大型研究施設における中性子線の利用が広がるにつれて、その産業利用への期待が高まっています。しかし実験室で利用可能な発生装置が存在するX線の場合と異なり、中性子線には類似の小型発生装置が存在しないため、その利用機会が著しく限られています。そこで本技術テーマでは実験室レベルで利用可能なコンパクト中性子発生源と計測システムを開発して中性子線の利用をX線並みに普及させ、分析・解析手段として中性子線とX線の相補的利用が大学や企業で日常的に利用できる状況を現実のものとし、ひいては日本の産業競争力の維持・強化に資することを目指します。なお本格的に中性子線の産業利用を広げるためには小型中性子発生源の開発に加えて、検出・可視化・分析技術が組み合わされた一体型の測定・分析システムの確立が必須です。そのため本技術テーマでは小型中性子発生源から検出器まで多様な要素技術の開発提案を受け入れることにしました。

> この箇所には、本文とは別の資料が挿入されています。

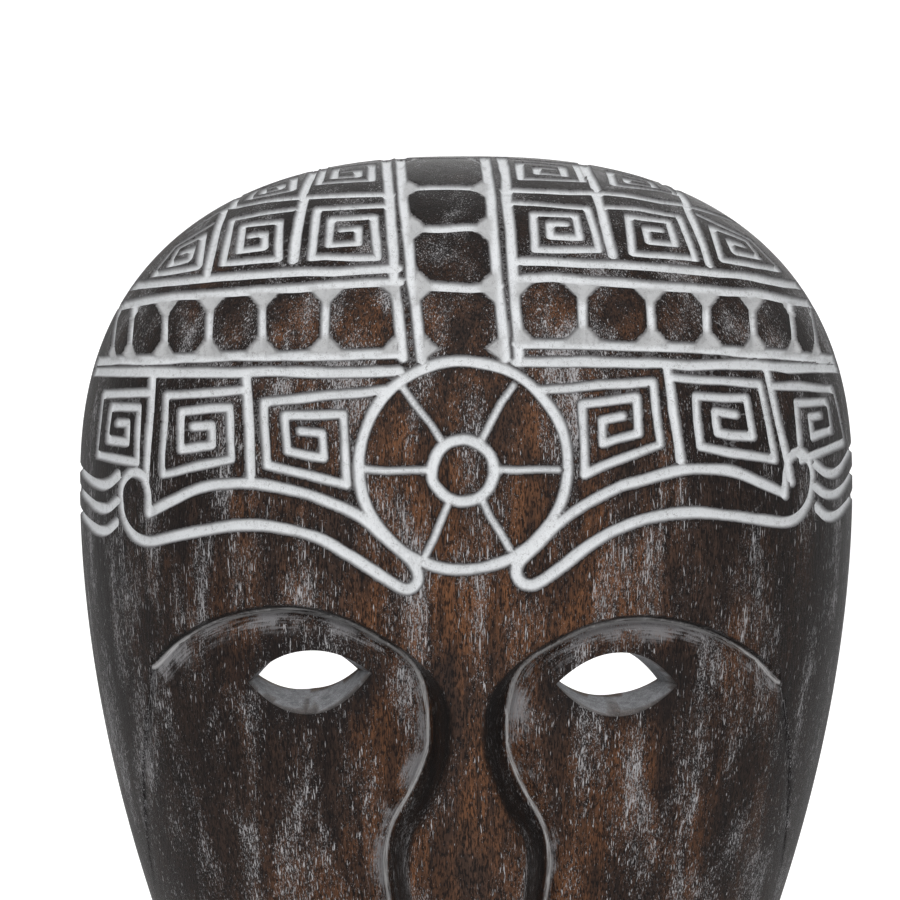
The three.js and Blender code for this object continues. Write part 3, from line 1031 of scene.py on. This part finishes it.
# painted shade round the eyes and in the crease of the cheeks, joined with the grime and painted shade
# beside the cuts
dark = grime_and_shade.most(wood.attribute("eye_edge") * 0.72).most(wood.attribute("crease") * 0.9)
colour = wood.mix(dark * 0.9, stain, srgb(23, 20, 20))
# painted shade: the stop cut's steep wall, in shadow, is painted nearly black
colour = wood.mix(stop_cut * 0.92, colour, srgb(14, 12, 12))
zones = (wood.noise((0.085, 0.085, 0.022), 4, 0.6, 0.5) - 0.5) * 1.9 + (clouds - 0.5) * 0.8
grains = wood.noise((3.0, 3.0, 1.4), 2, 0.7)
dashes = wood.noise((2.1, 2.1, 0.24), 2, 0.55)
specks = (grains + zones * 0.34 - 0.605).ramp(0, 0.11)
strokes = (dashes + zones * 0.24 - 0.625).ramp(0, 0.07)
wax = (specks * 0.66).most(strokes * 0.95) * face
wax = wax * (1 - stop_cut * 0.6) * (1 - outer * 0.25)
film = zones.ramp(0.0, 0.6) * (grains.ramp(0.38, 0.56) * 0.7 + 0.3) * 0.5 * (1 - stop_cut * 0.8)
film = film * (1 - outer * 0.5)
colour = wood.mix(film * (1 - cheek * 0.4) * face, colour, srgb(86, 85, 87))
colour = wood.mix(wax * 0.85, colour, srgb(172, 171, 173))

# %% [markdown]
# The lip of the socket is pale, partly worn wash and partly painted highlight where it turns up to the
# light, with strokes of the knife that follow it, so its pattern runs in the distance from the lip and the
# place along it. The walls of the eyes are grey all over.

# %% Worn lip with painted highlight, and eye walls
follow = wood.add("ShaderNodeCombineXYZ", X=off_lip * 1.5, Y=along_lip * 0.07, Z=0.0)
knife = Value(wood, wood.add("ShaderNodeTexNoise", Vector=follow.outputs[0], Scale=1.0, Detail=4.0,
                             Roughness=0.65).outputs[0])
on_plate = off_lip.ramp(-0.5, 0.4) * face
# a pale line along the lip's edge: partly worn wash, partly painted highlight
worn_edge_and_highlight = on_plate * (1 - off_lip.ramp(0.5, 1.5)) * knife.ramp(0.34, 0.56)
rubbing = wood.noise((0.07, 0.07, 0.06), 4, 0.6)
patchy = (knife * 0.8 + grains * 0.45 + (rubbing - 0.5) * 1.5 - off_lip * 0.035).ramp(0.45, 0.72)
worn_band_and_highlight = on_plate * (1 - off_lip.ramp(3, 9)) * patchy
# the lip's pale band and edge line: partly worn wash, partly painted highlight
colour = wood.mix(worn_band_and_highlight * 0.8, colour, srgb(132, 131, 133))
colour = wood.mix(worn_edge_and_highlight * 0.9, colour, srgb(180, 179, 179))
uneven = (streaks * 0.5 + grains * 0.5).ramp(0.35, 0.65)
wall_colour = wood.mix(uneven, srgb(96, 97, 100), srgb(146, 147, 150))
colour = wood.mix(eye_wall, colour, wall_colour)

# %% [markdown]
# The wash in the cuts: grey at their edges and white in the middle, painted shade and painted highlight as
# on a rounded groove, with grit and rubbed places. The wash in the chips is greyer, painted shade of their
# facets.
# The back was stained once and left bare.

# %% Wash in the cuts, and the bare back
soft_edge = wood.noise((1.3, 1.3, 1.3), 3, 0.6)
wash = (0.1 - (carve + (soft_edge - 0.5) * 0.9)).ramp(0, 0.24) * face
# painted shade at a cut's edges and painted highlight in its middle, as on a rounded groove
full = (0 - carve).ramp(0.05, 1.1)
dirt = wood.noise((0.6, 0.6, 0.5), 4, 0.7)
wash_colour = wood.mix(full, srgb(96, 95, 96), srgb(212, 214, 216))
grit = (wood.noise((3.2, 3.2, 2.6), 2, 0.7) - 0.5) * 1.2 + dirt
wash_colour = wood.mix(grit.ramp(0.52, 0.85) * 0.6, wash_colour, srgb(112, 109, 108))
# painted shade: the wash in a chip is greyer, as its facets turn away from the light
wash_colour = wood.mix(wood.attribute("chip") * 0.5, wash_colour, srgb(128, 126, 125))
colour = wood.mix(wash, colour, wash_colour)
bare = wood.mix(streaks.ramp(0.25, 0.75), srgb(62, 49, 40), srgb(112, 92, 75))
bare = wood.mix(fibres.ramp(0.6, 0.35) * 0.6, bare, srgb(38, 30, 25))
bare = wood.mix(clouds.ramp(0.45, 0.75) * 0.5, bare, srgb(48, 38, 32))
colour = wood.mix((1 - face) * (1 - eye_wall), colour, bare)

# %% [markdown]
# The surface. The grain and the knife marks are too shallow to model, so a bump of under a millimetre lays
# them on. Wash and wax are duller than stained wood.

# %% Surface of the wood
relief = (fibres - 0.5) * 0.15 + (pores - 0.5) * 0.2 + (streaks - 0.5) * 0.3
relief = relief - strokes * 0.12 + specks * 0.05
relief = relief + wash * (dirt - 0.5) * 0.3 + (knife - 0.5) * 0.5 * on_plate * (1 - off_lip.ramp(3, 10))
bump = wood.add("ShaderNodeBump", Strength=0.9, Distance=mm, Height=relief)
roughness = 0.44 + streaks * 0.2 + wash * 0.3 + wax * 0.2 + (1 - face) * 0.2
wood.finish(Base_Color=colour, Roughness=roughness, Normal=bump.outputs[0])
wood.bsdf.inputs["Specular IOR Level"].default_value = 0.1

# %% [markdown]
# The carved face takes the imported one's place and rides on the mask. The edges of the cuts stay sharp.

# %% Putting the face in place
block.data.shade_smooth()
block.data.set_sharp_from_angle(angle=math.radians(42))
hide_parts("mask_face")
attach(block, MASK)

# %% [markdown]
# ## Hangers
# Zinc-plated steel from a hardware drawer: a folded strap, a wire ring and two screws on each side. They
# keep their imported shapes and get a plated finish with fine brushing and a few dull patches.


# %% Zinc plate
def zinc(name, tint, brushing):
    material = bpy.data.materials.new(name)
    plate = Shader(material)
    cloudy = plate.noise((0.12, 0.12, 0.12), 4)
    lines = plate.noise(brushing, 3)
    colour = plate.mix(cloudy.ramp(0.35, 0.7), srgb(*tint), srgb(*[int(v * 0.78) for v in tint]))
    bump = plate.add("ShaderNodeBump", Strength=0.25, Distance=0.1 * mm, Height=lines)
    plate.finish(Base_Color=colour, Roughness=0.28 + cloudy * 0.2, Normal=bump.outputs[0])
    plate.bsdf.inputs["Metallic"].default_value = 1.0
    return material


strap_zinc = zinc("zinc_plate", (186, 188, 186), (6, 6, 0.4))
ring_zinc = zinc("ring_wire", (192, 190, 184), (0.4, 6, 6))
screw_zinc = zinc("screw_steel", (178, 172, 156), (3, 3, 3))
for name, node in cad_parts.items():
    for start, material in (("hanger_strap", strap_zinc), ("d_ring", ring_zinc), ("screw", screw_zinc)):
        if name.startswith(start):
            node.data.materials.clear()
            node.data.materials.append(material)

# %% [markdown]
# ## Studio
# A pale wall far behind, a pale floor far below, and large soft lights, so no shadow falls behind the mask.


# %% Backdrop and lights
def plane(name, corners):
    mesh = bpy.data.meshes.new(name)
    mesh.from_pydata(corners, [], [(0, 1, 2, 3)])
    made = add_object(name, mesh)
    pale = bpy.data.materials.new(name)
    pale.use_nodes = True
    paper = {"Base Color": (0.96, 0.96, 0.96, 1), "Emission Color": (1, 1, 1, 1),
             "Emission Strength": 0.35, "Roughness": 0.9}
    for socket, value in paper.items():
        pale.node_tree.nodes["Principled BSDF"].inputs[socket].default_value = value
    made.data.materials.append(pale)


REACH, WALL_Y, FLOOR_Z = 9.0, 3.4, -2.2
foot = [(-REACH, WALL_Y, FLOOR_Z), (REACH, WALL_Y, FLOOR_Z)]
plane("backdrop", [*foot, (REACH, WALL_Y, REACH), (-REACH, WALL_Y, REACH)])
plane("floor", [(-REACH, -REACH, FLOOR_Z), (REACH, -REACH, FLOOR_Z), *foot[::-1]])


LIT = Vector((0, -0.05, -0.15))


def soft_light(name, place, size, power):
    data = bpy.data.lights.new(name, "AREA")
    data.shape, data.size, data.energy = "SQUARE", size, power
    light = add_object(name, data)
    light.location = place
    light.rotation_euler = (Vector(place) - LIT).to_track_quat("Z", "Y").to_euler()


soft_light("key", (-0.9, -2.1, 1.2), 1.0, 30)
soft_light("fill", (1.1, -2.1, 0.7), 1.2, 18)
soft_light("above", (0.0, -0.6, 2.0), 1.0, 10)
soft_light("behind", (0.3, 1.9, 1.0), 1.6, 16)
world = bpy.data.worlds.new("studio")
world.use_nodes = True
sky = world.node_tree.nodes["Background"].inputs
sky["Color"].default_value = (1, 1, 1, 1)
sky["Strength"].default_value = 0.42
bpy.context.scene.world = world
bpy.context.scene.view_settings.view_transform = "Standard"
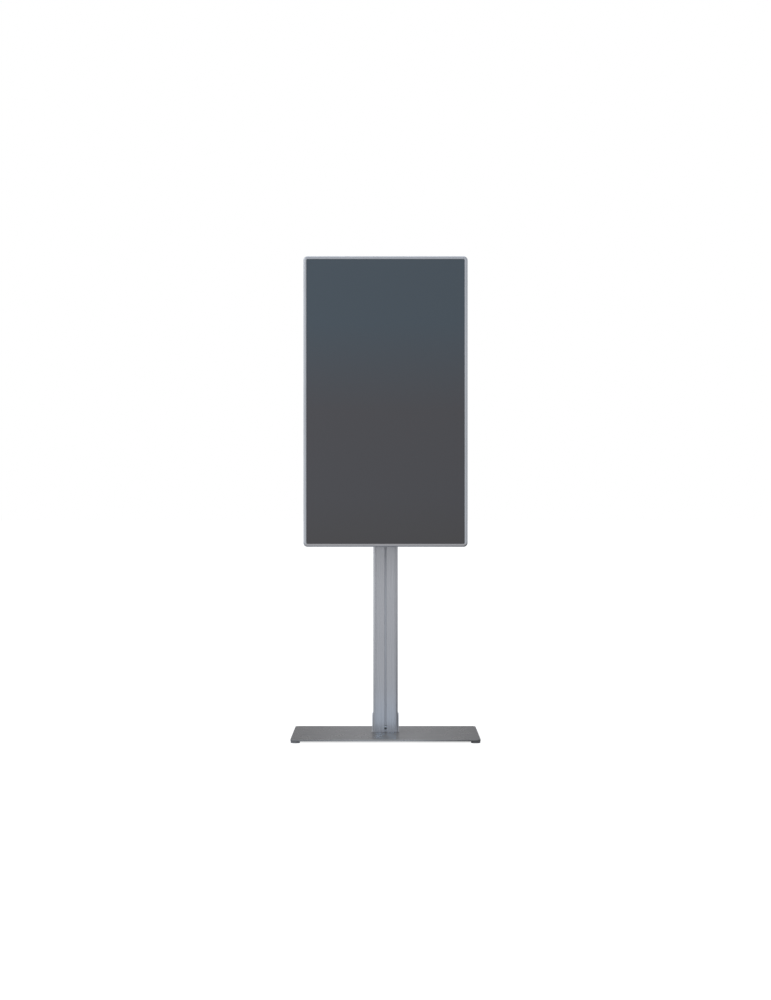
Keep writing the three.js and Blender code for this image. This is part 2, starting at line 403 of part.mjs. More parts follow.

平成27年度から本技術テーマが開始されるにあたり研究課題を公募したところ、38件のご応募をいただきました。応募していただいた研究課題は、公募の趣旨をよく反映して複数の方式に基づく小型中性子発生源の研究開発から、中性子のエネルギー変換に関わるモデレータの開発、非ヘリウム3型検出器の開発まで、非常に多岐にわたっていました。審査に当たっては多様な申請課題の専門性をカバーするために、産業界・アカデミアからなる全7名のアドバイザーの協力のもとに、書類選考と面接選考を行いました。応募いただいた提案はいずれも魅力的な研究でしたが、産業利用を視野に入れた小型計測システムの開発に資する要素技術の研究開発提案であることを重視しました。特に本技術テーマ終了後、一体型計測システムを構成する可能性の高い要素技術の提案課題を優先的に採択しています。多様な要素技術を開発する必要があるため採択課題数を10件程度に制限して審査に臨みました。そのため不本意ながら不採択とさせていただいた課題にも、優れた研究提案が多数含まれていたことを、ここに特記させていただきます。

なお、本技術テーマの特殊性として、本技術テーマで採択された研究課題の提案する各種の要素技術の開発を成功させるためには、既存の小型中性子源でビームを用いた要素技術の評価・実証試験が不可欠です。既に稼働中の小型加速器中性子施設を保有されている国内の研究機関の先生方には、本技術テーマの研究ネットワークのハブとしてご協力いただくことを期待しております。また、本技術テーマの目的達成のために運営する「産学共創の場」において、採択された各研究課題の間の連携、および施設ハブと課題間の連携を強力に促進していく予定です。各研究者には、他の研究課題の研究計画を相互に把握し密接な研究協力を行い、また産業界からの要望を取り入れながら、研究を進めていただくことになります。

本プログラムを通して、実用的な一体型小型中性子計測システムの設計指針を構築し、量子ビームの1つである中性子線の幅広い利用の促進につなげたいと思います。